El gran Anglada
Lo suyo eran los excéntricos, los ‘poverellos’, las criaturas lunares
Cada vez que me encuentro con Juanjo Puigcorbé acabamos hablando del gran Rafael Anglada, con el que trabajó varias veces. Era un actor fantástico que durante años malgastó su talento en comedias trilladas, en el Romea, hasta que Puigserver y Pasqual, en 1979, le llamaron para ofrecerle un papel a su altura: el Chebutikin de Las tres hermanas, en el Lliure. Muchos nos quedamos a cuadros con aquella borrachera alucinada y llorosa, durante el incendio, alzando la rosa roja de la verdad. Pasqual me contó: “Era sensacional, pero le aburría ensayar. Venía de la época del apuntador y decía que con un ensayo bastaba. Un día se le cayó la baba viendo a la Sardá. ‘¡Claro que es buena! ¡Yo también sería bueno si ensayara tanto!”.
Puigcorbé atesora grandes frases como esa. En El príncipe de Homburg, de Von Kleist, Anglada estuvo sembrado. “A Salvat, que dirigía el montaje”, cuenta, “lo dejaba con los ojos como platos. Un día le dijo: ‘Las cosas claras, señor Salvat: aquí, nosotros somos la clase trabajadora y usted es el representante del capital”. Cuando se le iba la letra, sigue Puigcorbé, recurría a morcillas esplendorosas. “En la obra interpretaba a un coronel que, en una escena, tenía que conseguir caballos para la batalla. Se lio y en vez de caballos dijo camillas. Yo levanté las cejas y él, sin inmutarse, improvisó: ‘Es que somos de sanidad”.
Lo suyo eran los excéntricos, los poverellos, las criaturas lunares. Me hacía pensar siempre en un cruce entre Antonio Vico y Freddie Jones. Pese a la frase que le soltó a Salvat, era un hombre muy de orden, muy de misa. Cuando interpretó a Floreal, el veterano anarquista de El viatge, de Vázquez Montalbán, en 1989, estaba preocupadísimo porque el personaje decía muchas palabrotas. “¿No cree usted que alguien puede sentirse incómodo?”, me dijo. Ariel García Valdés, que le dirigía, habló con Montalbán y acordaron rebajar los tacos. “Por otro no lo hubiera hecho. Pero adoraba a Anglada. Todos le adorábamos”, me contó Ariel.
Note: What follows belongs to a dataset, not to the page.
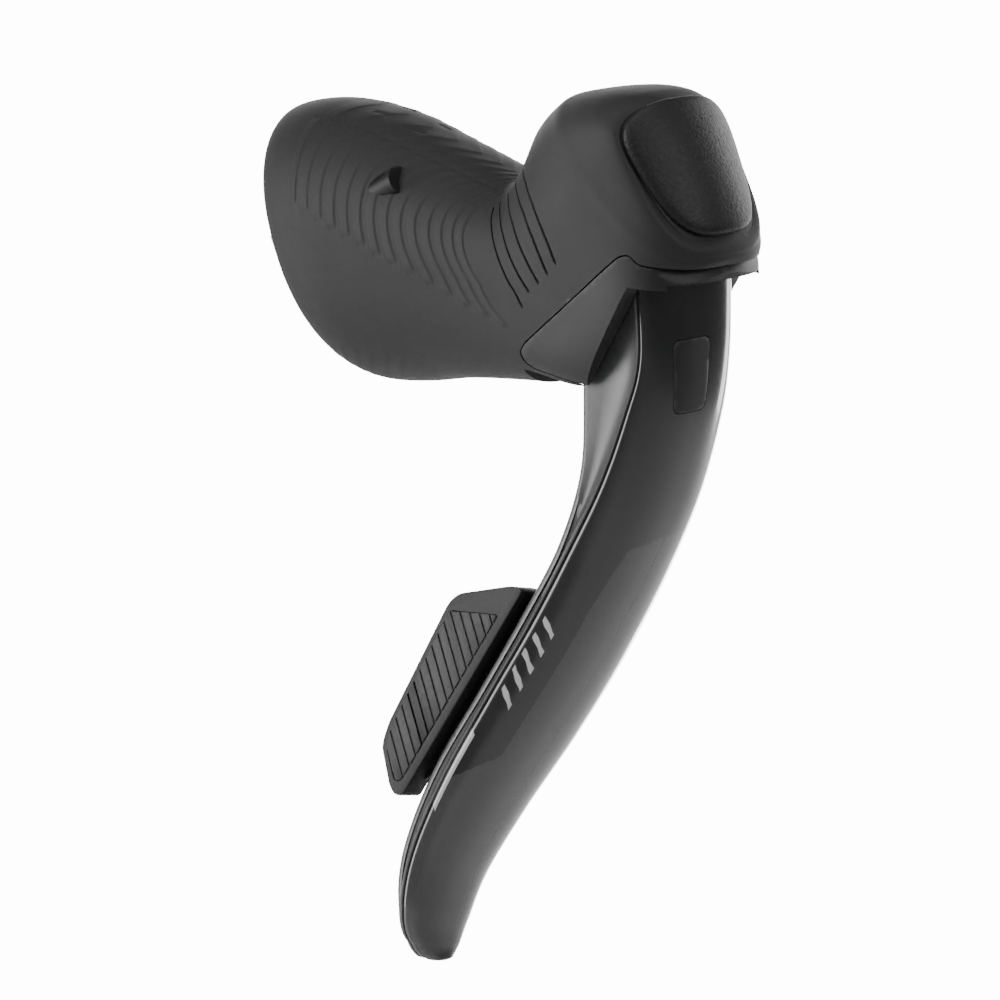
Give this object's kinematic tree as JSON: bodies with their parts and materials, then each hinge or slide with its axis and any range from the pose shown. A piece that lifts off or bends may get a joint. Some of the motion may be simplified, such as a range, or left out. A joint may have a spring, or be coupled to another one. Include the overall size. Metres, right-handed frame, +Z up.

Tenía una pequeña imprenta en la plaza Lesseps, “por si acaso”. Muchos actores veteranos de la época tenían un segundo trabajo. Anglada escribió una comedia, L’amor venia en taxi, con la que ganó mucho dinero, pero sabía que podía pasar largas temporadas sin contratarse. Desde el éxito de Las tres hermanas no dejaron de llamarle. Yo recuerdo, además de las citadas, otras interpretaciones maravillosas: el abuelo de Cavall al fons, de Brossa (Mesalles, 1982); el Stefano de La tempestad, de Shakespeare (Lavelli, 1983), mano a mano con Puigcorbé como Trínculo, que recordaban a Totó y Ninneto Davoli; el Gennarino de La gran ilusión, de De Filippo (Bonnín, 1988), y otro Brossa memorable, El sarao (Bonnín, 1992), donde interpretaba a Ramonet, un burgués del Ensanche que veneraba a Franco y a Enric Borràs. A Anglada le habían cortado un pie pero no había quien le bajara del escenario. Con aquel tour de force se despidió a lo grande: sin apenas moverse de un sofá nos hizo ver la vida entera del personaje. En Nápoles hoy sería una leyenda.